Clone F made up 5% of the collections in 1995 but it was not found again. DNA from clone F samples was tested for insecticide resistance status and the samples were all found to be R2/3 esterase and homozygous for kdr (kdr/kdr) (Foster et al., 2000; Anstead et al., 2004). Clone G, an insecticide sensitive clone, was found once in 1995 and once in 2003.
Three new MACE carrying clones were identified in 2003 and 2004 (H, M and N) and are the subject of a separate study (Kasprowicz et al., 2007). These supplemented the two MACE clones, A and B, identified by Fenton et al. (2005).

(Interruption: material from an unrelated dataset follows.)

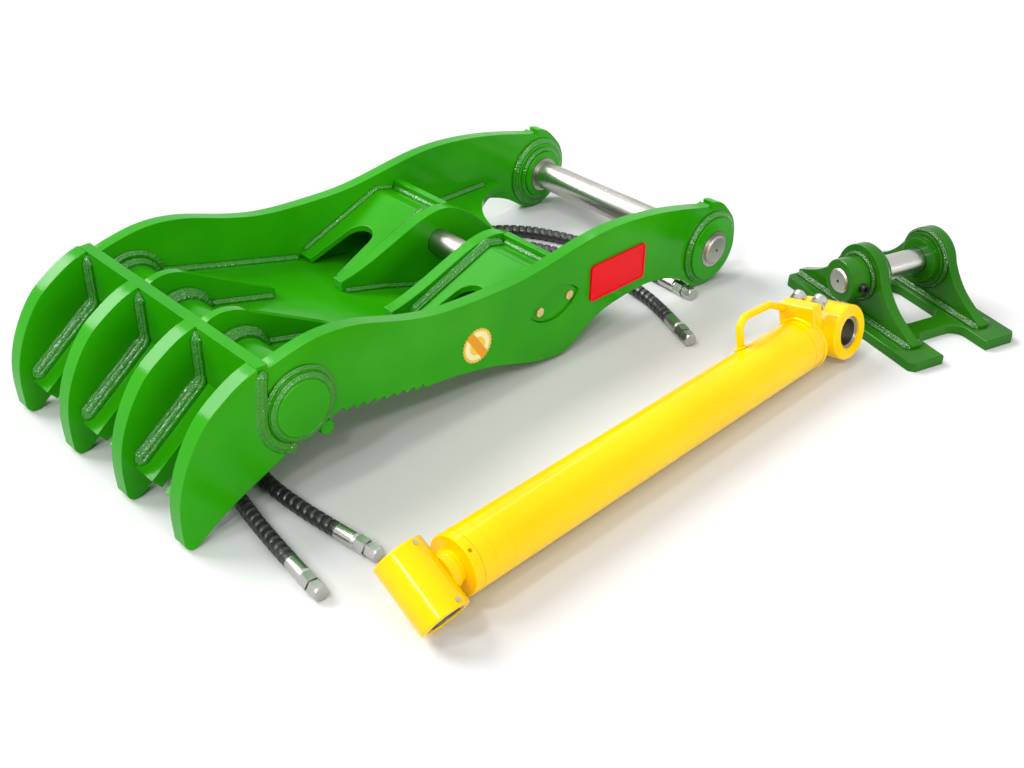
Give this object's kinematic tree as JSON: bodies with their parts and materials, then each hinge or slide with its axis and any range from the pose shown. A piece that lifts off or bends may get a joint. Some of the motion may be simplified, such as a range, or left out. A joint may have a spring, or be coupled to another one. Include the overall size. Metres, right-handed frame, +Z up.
{
  "type": "hydraulic thumb",
  "caption": "Hydraulic thumb kit for an excavator arm: serrated jaw weldment with curved tines and pivot pin, loose hydraulic cylinder, weld-on pin bracket and capped hoses.",
  "frame": {"origin": "middle of the thumb's main pivot pin, on its axis", "axes": "+X from the tine tips to the pivot ears, +Y along the pivot pin away from the loose cylinder, +Z up from the floor the kit lies on"},
  "size_m": [1.6159, 1.0926, 0.2695],
  "materials": {
    "green_paint": "thick high-gloss paint over welds",
    "dark_green_paint": "thick high-gloss paint, bare edges",
    "yellow_paint": "glossy yellow paint",
    "chrome_rod": "hard chromed, ground",
    "pin_steel": "turned bright steel",
    "bush_steel": "bored steel, oiled",
    "inner_steel": "machined",
    "zinc_fittings": "bright zinc plate",
    "gold_zinc": "yellow zinc plate",
    "black_steel": "black oxide",
    "red_enamel": "gloss enamel",
    "gold_foil": "metallic foil",
    "hose_rubber": "spiral-guarded rubber",
    "seal_rubber": "moulded rubber"
  },
  "bodies": {
    "thumb": {"side_plate_near": "green_paint", "side_plate_far": "green_paint", "tine_outer_near": "green_paint", "tine_inner_near": "green_paint", "tine_inner_far": "green_paint", "tine_outer_far": "green_paint", "comb_plate": "green_paint", "cross_tube": "green_paint", "tube_collars": "green_paint", "fin_near": "green_paint", "fin_far": "green_paint", "floor_plate": "green_paint", "wing_plate": "green_paint", "clevis_near": "green_paint", "clevis_far": "green_paint", "clevis_bosses": "green_paint", "cover_near": "green_paint", "cover_far": "green_paint", "rim_near": "green_paint", "rim_far": "green_paint", "lower_bar": "green_paint", "pivot_boss_near": "green_paint", "pivot_boss_far": "green_paint", "pin_keeper": "green_paint", "pivot_bushes": "bush_steel", "rod_pin": "pin_steel", "keeper_bolts": "gold_zinc", "name_plate": "red_enamel", "round_seal": "gold_foil", "hose_1": "hose_rubber", "hose_2": "hose_rubber", "hose_ferrules": "zinc_fittings", "hose_nuts": "zinc_fittings", "hose_plugs": "zinc_fittings"},
    "pivot_pin": {"main_pin": "pin_steel"},
    "cylinder": {"barrel": "yellow_paint", "gland": "yellow_paint", "cap_eye": "yellow_paint", "cap_bush": "bush_steel", "snap_rings": "bush_steel", "port_block": "yellow_paint", "port_adapters": "zinc_fittings", "port_plugs": "zinc_fittings", "lifting_handle": "yellow_paint", "rod_seals": "seal_rubber"},
    "piston_ring_set": {"piston_seals": "seal_rubber"},
    "rod_assembly": {"rod": "chrome_rod", "rod_eye": "yellow_paint", "rod_bush": "bush_steel", "grease_nipples": "zinc_fittings", "piston": "inner_steel", "piston_nut": "inner_steel"},
    "bracket": {"bracket_base": "dark_green_paint", "bracket_ear_near": "dark_green_paint", "bracket_ear_far": "dark_green_paint", "bracket_bosses": "dark_green_paint", "bracket_collar": "dark_green_paint", "bracket_pin": "pin_steel", "lock_bolt": "black_steel", "lock_nut": "gold_zinc"}
  },
  "joints": [
    {"name": "pivot_pin_draw", "type": "slide", "parent": "thumb", "child": "pivot_pin", "axis": [0, 1, 0], "range_m": [0, 0.6]},
    {"name": "cylinder_lift", "type": "slide", "parent": "thumb", "child": "cylinder", "axis": [0, 0, 1], "range_m": [0, 0.5]},
    {"name": "rod_stroke", "type": "slide", "parent": "cylinder", "child": "piston_ring_set", "axis": [-0.9997, -0.0256, 0.0038], "range_m": [0, 0.7]},
    {"name": "rod_turn", "type": "hinge", "parent": "piston_ring_set", "child": "rod_assembly", "pos_m": [-1.0744, -0.6138, -0.02038], "axis": [0.9997, 0.0256, -0.0038], "continuous": true},
    {"name": "bracket_lift", "type": "slide", "parent": "thumb", "child": "bracket", "axis": [0, 0, 1], "range_m": [0, 0.5]}
  ]
}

Distribution of clones on crop plants
Information gathered from unsprayed crops was used to examine the distribution of clones C, E, H, I, J and L on potato or brassica host plants (Fig. 4). Clones with numbers too small to be analysed individually (A, F, G and K) were combined into a single category. Chi-square analysis was used to compare the observed and expected distributions based on an assumption of equal proportions on both plant types: C, χ2 = 3.17, P > 0.05; E, χ2 = 10.35, P < 0.01; H, χ2 = 0.59, P > 0.20; I, χ2 = 0.30, P > 0.50; J, χ2 = 0.46, P > 0.20; L, χ2 = 1.85, P > 0.10; A + F + G + K, χ2 = 0.22, P > 0.50 (all with 1 d.f.). Therefore, there was no evidence that most clones were significantly associated with either host type. However, the increased proportion of clone E on brassica crops was highly significant, evidence that it demonstrated a preference for this particular host (Fig. 4).
Figure 4. The percentage distribution of abundant clones on potato and brassica crops at unsprayed sites. **P < 0.01.